Mini Pumpkin Baked Oatmeal

Mini pumpkin baked oatmeal for one please! What is possibly cuter than a mini baked oatmeal for one? I also have a larger version of this flavor and I can’t get enough! It's the perfect little make ahead fall breakfast! It's soft and dense and full of yummy pumpkin spice flavor! You need it, trust me!
Cook Time30 mins
Course: Breakfast
Keyword: baked oatmeal, breakfast, mini, oatmeal, pumpkin, single serving
Servings: 1


  • ½ ripe banana mashed
  • ½ cup quick oats
  • ½ cup almond milk
  • 1 scoop vanilla protein about 2 tbsp (or unflavored collagen)
  • 2 tbsp pumpkin puree
  • ½-1 tbsp maple syrup optional
  • ½ tsp pumpkin pie spice
  • ½ tsp baking powder
  • ¼ tsp vanilla extract
  • pinch of sea salt


  • Preheat oven to 350F degrees.
  • In a small bowl, mash the banana.
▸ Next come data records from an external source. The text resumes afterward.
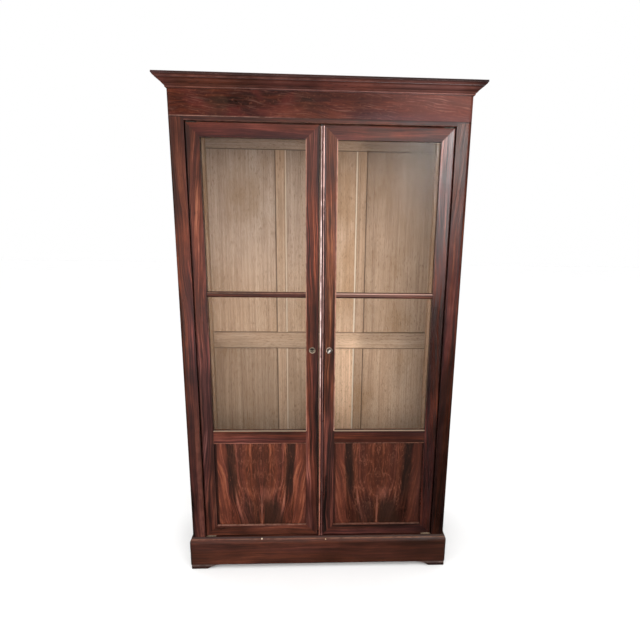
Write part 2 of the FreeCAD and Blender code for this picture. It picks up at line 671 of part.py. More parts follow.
door(-1, "left", S["free_left"], S["sight_left"], left_holes)
door(1, "right", -S["free_right"], S["sight_right"], right_holes)


def keyhole(x, z):
    return [cyl(x, -DF - 6, z + 1.5, 2.9, 12, "Y", "bore"),
            box(x - 1.4, x + 1.4, -DF - 6, 6 - DF, z - 7, z + 1.5, "slot")]


def escutcheon(x, tools):
    ring = cone(x, -DF - 1.2, LZ, 13.0, 14.0, 1.2, "Y", "ring")
    raised = cone(x, -DF - 3.0, LZ, 8.2, 9.4, 1.8, "Y", "ring")
    return cut(fuse([ring, raised]), tools)


node("left_escutcheon", escutcheon(-FX, keyhole(-FX, LZ)))
node("right_escutcheon", escutcheon(KX, [cyl(KX, -DF - 6, LZ, 5.0, 12, "Y", "bore")]))

# Slide bolts of the left door: plate with two staples, round rod with a small knob.


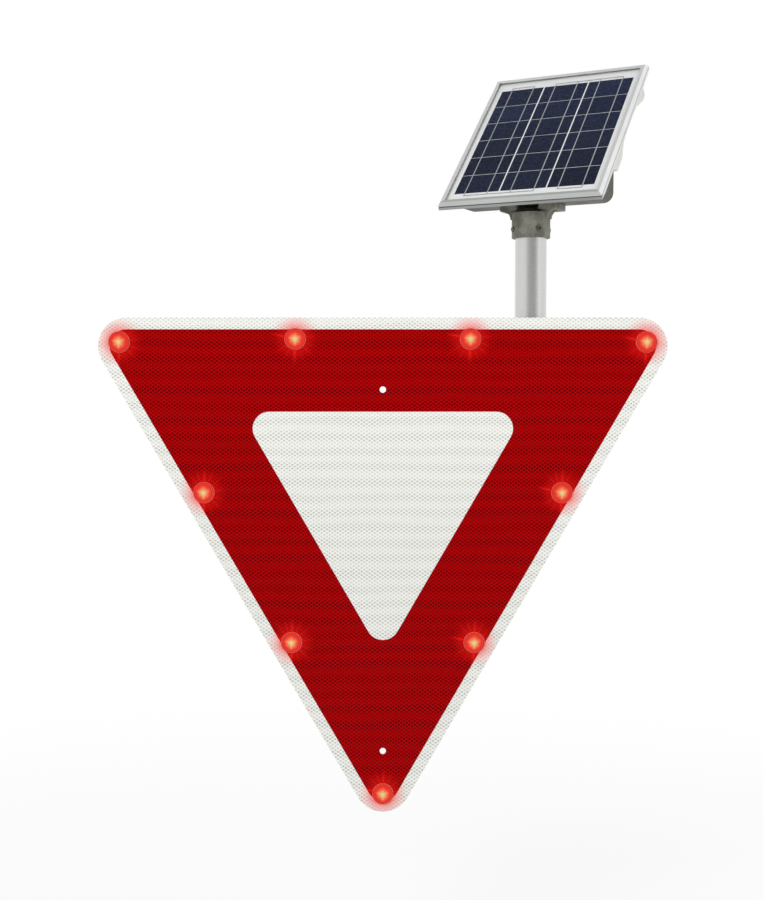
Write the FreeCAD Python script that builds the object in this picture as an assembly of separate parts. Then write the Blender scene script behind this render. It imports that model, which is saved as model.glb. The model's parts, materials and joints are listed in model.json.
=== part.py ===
import FreeCAD, Part
import math
import os
from FreeCAD import Vector, Placement, Rotation

# Give way sign with nine lamps in its border and a solar head on a short mast.
# Millimetres, +Z up. The face looks along -Y. The origin is on the back of the
# blade, midway between its two post bolts.

# Clearances
FIT_GAP = 0.2
SLIP_GAP = 0.3

# Blade and sheeting
SIGN_SIDE = 914.4
CORNER_R = 43.0
BLADE_T = 3.2
HOLE_SPACING = 548.0
HOLE_R = 4.76
TOP_TO_HOLE = 107.5
SHEET_T = 0.5
FILM_T = 0.15
BORDER_W = 17.5
BAND_W = 123.0
BAND_CORNER_R = 25.0
WINDOW_CORNER_R = 25.4

# Lamps in the border
LAMP_INSET = 32.0
LAMP_CORNER_INSET = 36.5
LAMP_TIP_INSET = 35.5
LAMP_HALF_PITCH = 131.0
LAMP_LIFT = 5.0
LENS_R = 16.0
LENS_H = 6.0
LENS_RING_R = 14.2
LENS_RING_W = 1.0
LENS_RING_H = 0.5
LENS_DOME_H = 3.3
LENS_RECESS = 1.8
LENS_EDGE = 0.8
LENS_SEAT_GAP = 0.1
LAMP_FLANGE_R = 15.3
LAMP_FLANGE_T = 1.2
LAMP_BODY_R = 11.0
LAMP_BODY_L = 20.0
LAMP_BORE_R = 9.2
LAMP_BORE_DEPTH = 4.0
LAMP_WIRE_R = 2.5
LAMP_BODY_CHAMFER = 2.0
LAMP_NUT_AF = 28.0
LAMP_NUT_T = 5.0
EMITTER_BOARD_T = 1.2
EMITTER_DOME_R = 2.6
EMITTER_BASE_W = 1.0
EMITTER_BASE_H = 1.0

# Mast and its fixing on the back of the blade
MAST_X = 224.3
MAST_OD = 47.6
MAST_WALL = 3.2
MAST_BELOW_PLATE = 22.0
PLUG_FLANGE_T = 3.0
PLUG_SPIGOT_L = 14.0
PLUG_WIRE_R = 5.0
PLUG_WALL = 2.5
TAPE_T = 1.0
TAPE_MARGIN = 4.0
MAST_PLATE_W = 100.0
MAST_PLATE_T = 5.0
MAST_PLATE_H = 214.0
MAST_PLATE_BELOW_TOP = 17.5
MAST_PLATE_CORNER_R = 6.0
STRAP_T = 2.5
STRAP_W = 30.0
STRAP_FOOT = 19.0
STRAP_END = 30.0
STUD_R = 3.0
STUD_HEAD_R = 5.0
STUD_HEAD_T = 1.5
STRAP_NUT_AF = 10.0
STRAP_NUT_T = 5.0
STUD_PROUD = 3.0

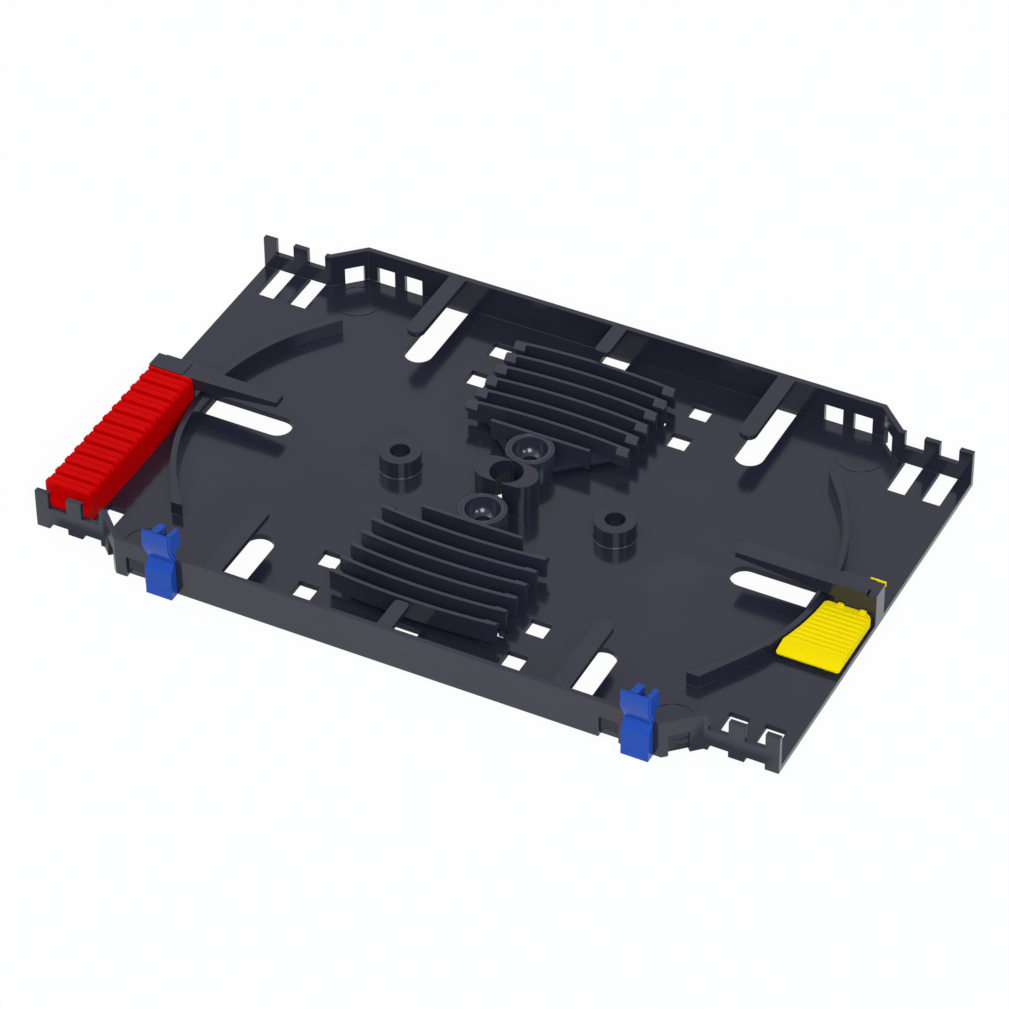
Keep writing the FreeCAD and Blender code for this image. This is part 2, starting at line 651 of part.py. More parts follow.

Then add in the rest of the ingredients. Mix until everything is well incorporated.
  • The maple syrup is optional but does add a nice sweetness if needed, especially if you're protein isn't very sweet or unsweetened!
  • Grease your ramekin (I used a 4.5" diameter & 6 oz. capacity) or any similar size dish. Bake for about 30 minutes until the inside is set but still soft. Enjoy warm and top with whatever you like! I did peanut butter per usual!


For Storing: Let oatmeal cool completely. Then, cover with plastic wrap or remove from ramekin and store in an airtight container in the fridge for 3-4 days.
For Freezing: To freeze, cool completely. Then wrap in plastic wrap and store in a freezer bag. Lasts in the freezer for up to 3 months.